(Record extracts):
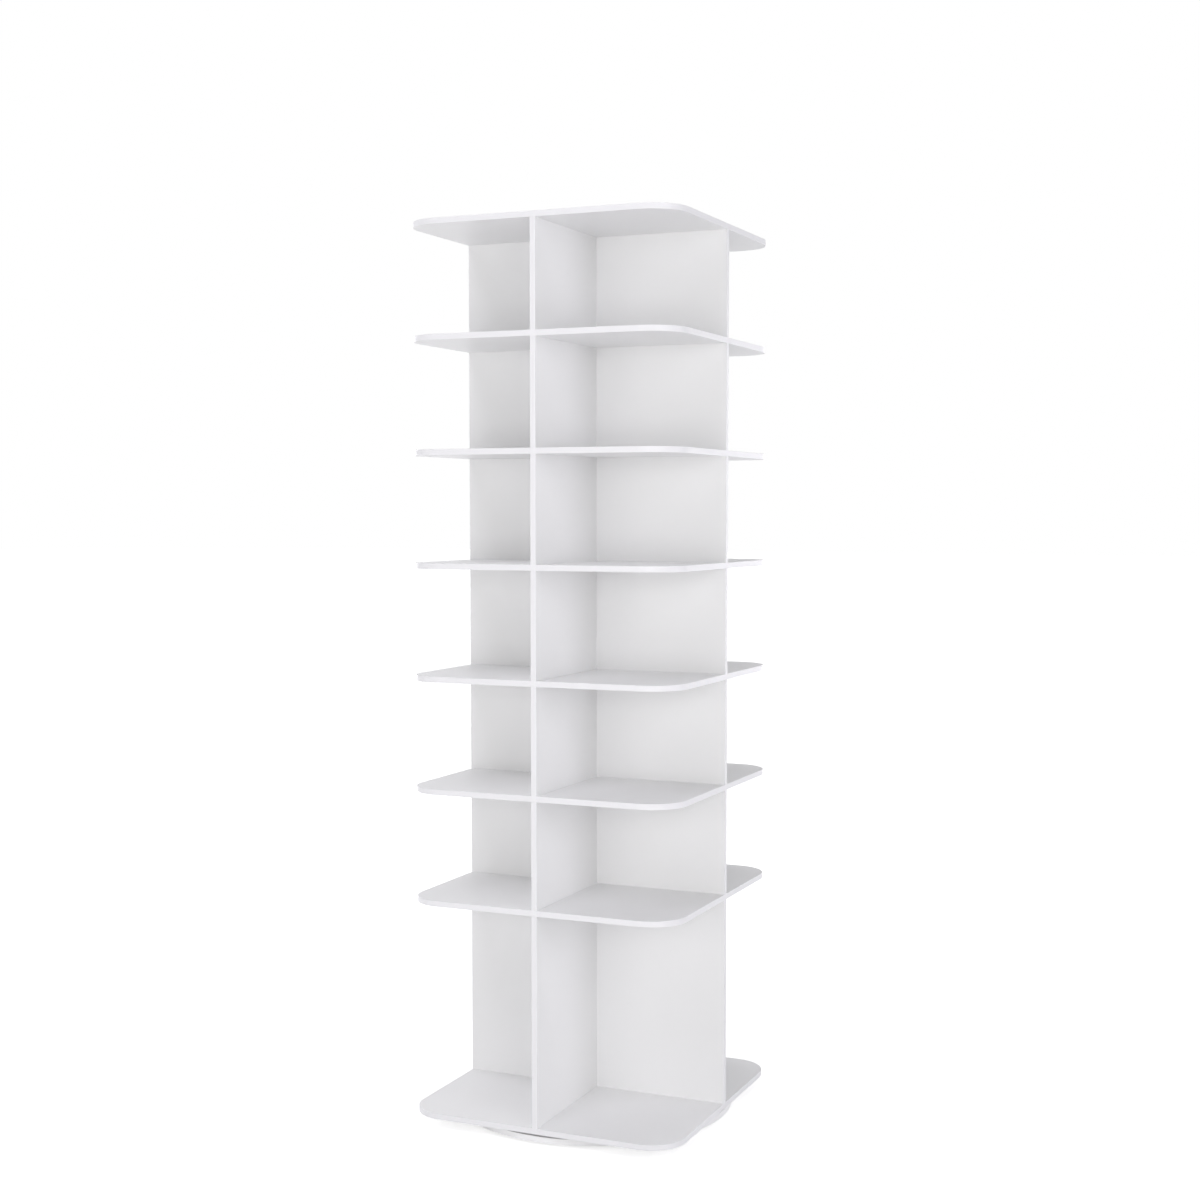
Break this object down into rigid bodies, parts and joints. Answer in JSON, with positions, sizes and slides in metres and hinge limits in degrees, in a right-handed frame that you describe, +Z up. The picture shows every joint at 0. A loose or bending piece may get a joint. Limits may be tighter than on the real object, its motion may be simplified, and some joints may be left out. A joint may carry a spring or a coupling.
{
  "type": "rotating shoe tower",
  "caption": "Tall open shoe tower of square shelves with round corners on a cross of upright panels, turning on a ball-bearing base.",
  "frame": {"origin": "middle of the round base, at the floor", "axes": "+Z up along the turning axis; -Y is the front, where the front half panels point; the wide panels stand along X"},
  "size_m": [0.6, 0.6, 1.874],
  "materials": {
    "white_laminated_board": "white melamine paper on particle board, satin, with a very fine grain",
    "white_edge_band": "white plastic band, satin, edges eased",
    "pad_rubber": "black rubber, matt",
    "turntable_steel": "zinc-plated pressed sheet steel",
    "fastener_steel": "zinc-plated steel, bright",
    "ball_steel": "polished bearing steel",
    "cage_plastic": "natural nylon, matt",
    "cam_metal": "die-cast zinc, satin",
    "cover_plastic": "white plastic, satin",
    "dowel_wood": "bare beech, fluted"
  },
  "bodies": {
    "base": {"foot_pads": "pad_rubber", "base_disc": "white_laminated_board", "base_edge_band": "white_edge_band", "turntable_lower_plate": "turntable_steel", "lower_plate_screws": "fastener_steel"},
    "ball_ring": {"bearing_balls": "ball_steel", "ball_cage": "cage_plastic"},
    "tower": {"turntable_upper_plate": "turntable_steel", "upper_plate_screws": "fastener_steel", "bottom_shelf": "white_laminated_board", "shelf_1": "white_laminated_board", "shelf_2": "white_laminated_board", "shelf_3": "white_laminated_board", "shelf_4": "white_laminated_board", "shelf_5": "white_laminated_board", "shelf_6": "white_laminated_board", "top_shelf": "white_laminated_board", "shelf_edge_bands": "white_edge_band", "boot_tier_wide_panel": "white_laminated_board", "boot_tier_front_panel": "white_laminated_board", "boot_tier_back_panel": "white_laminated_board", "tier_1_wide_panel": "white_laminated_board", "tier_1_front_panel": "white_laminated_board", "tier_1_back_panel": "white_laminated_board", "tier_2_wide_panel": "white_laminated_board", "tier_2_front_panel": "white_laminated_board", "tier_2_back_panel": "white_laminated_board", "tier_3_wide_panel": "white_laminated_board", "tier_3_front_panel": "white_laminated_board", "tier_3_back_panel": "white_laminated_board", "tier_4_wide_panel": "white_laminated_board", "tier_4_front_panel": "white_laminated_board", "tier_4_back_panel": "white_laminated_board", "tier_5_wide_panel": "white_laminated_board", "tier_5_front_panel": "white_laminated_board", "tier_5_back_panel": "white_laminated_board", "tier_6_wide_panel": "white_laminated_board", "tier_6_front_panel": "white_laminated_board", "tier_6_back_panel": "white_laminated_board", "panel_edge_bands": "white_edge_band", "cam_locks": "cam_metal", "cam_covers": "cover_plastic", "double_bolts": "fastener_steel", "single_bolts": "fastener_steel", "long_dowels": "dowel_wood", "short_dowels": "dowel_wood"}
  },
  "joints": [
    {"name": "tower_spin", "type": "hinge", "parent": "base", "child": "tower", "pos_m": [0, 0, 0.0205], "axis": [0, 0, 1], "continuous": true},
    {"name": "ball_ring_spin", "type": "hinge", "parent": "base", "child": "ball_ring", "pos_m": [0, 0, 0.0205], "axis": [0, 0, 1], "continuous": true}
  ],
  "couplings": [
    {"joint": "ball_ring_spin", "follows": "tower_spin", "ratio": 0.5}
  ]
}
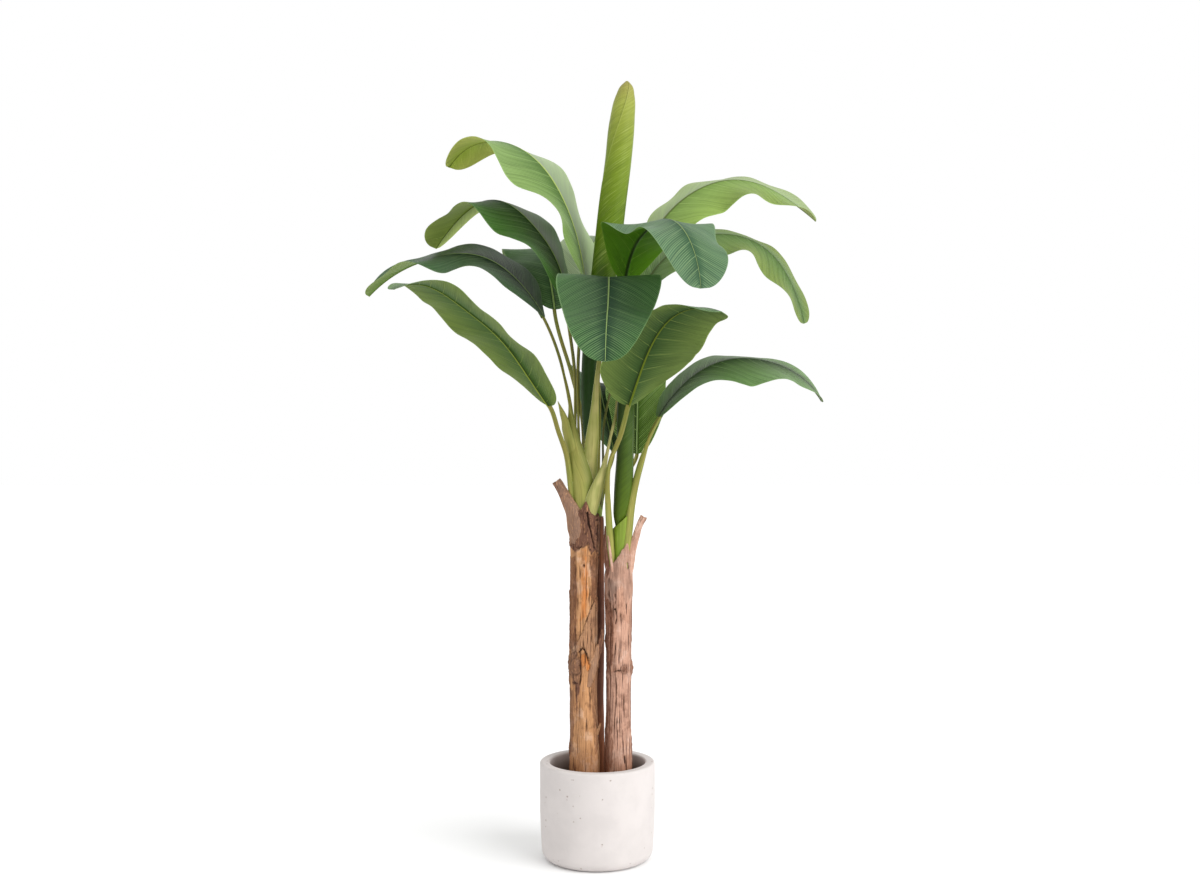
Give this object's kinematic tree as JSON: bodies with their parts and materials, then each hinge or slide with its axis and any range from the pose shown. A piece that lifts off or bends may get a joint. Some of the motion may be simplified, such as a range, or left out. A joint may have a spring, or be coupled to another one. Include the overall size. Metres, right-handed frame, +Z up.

(What to produce): Search the entries for the word "joints" and pick out every line that holds it.

(Result of this task):
Break this object down into rigid bodies, parts and joints. Answer in JSON, with positions, sizes and slides in metres and hinge limits in degrees, in a right-handed frame that you describe, +Z up. The picture shows every joint at 0. A loose or bending piece may get a joint. Limits may be tighter than on the real object, its motion may be simplified, and some joints may be left out. A joint may carry a spring or a coupling.
  "joints": [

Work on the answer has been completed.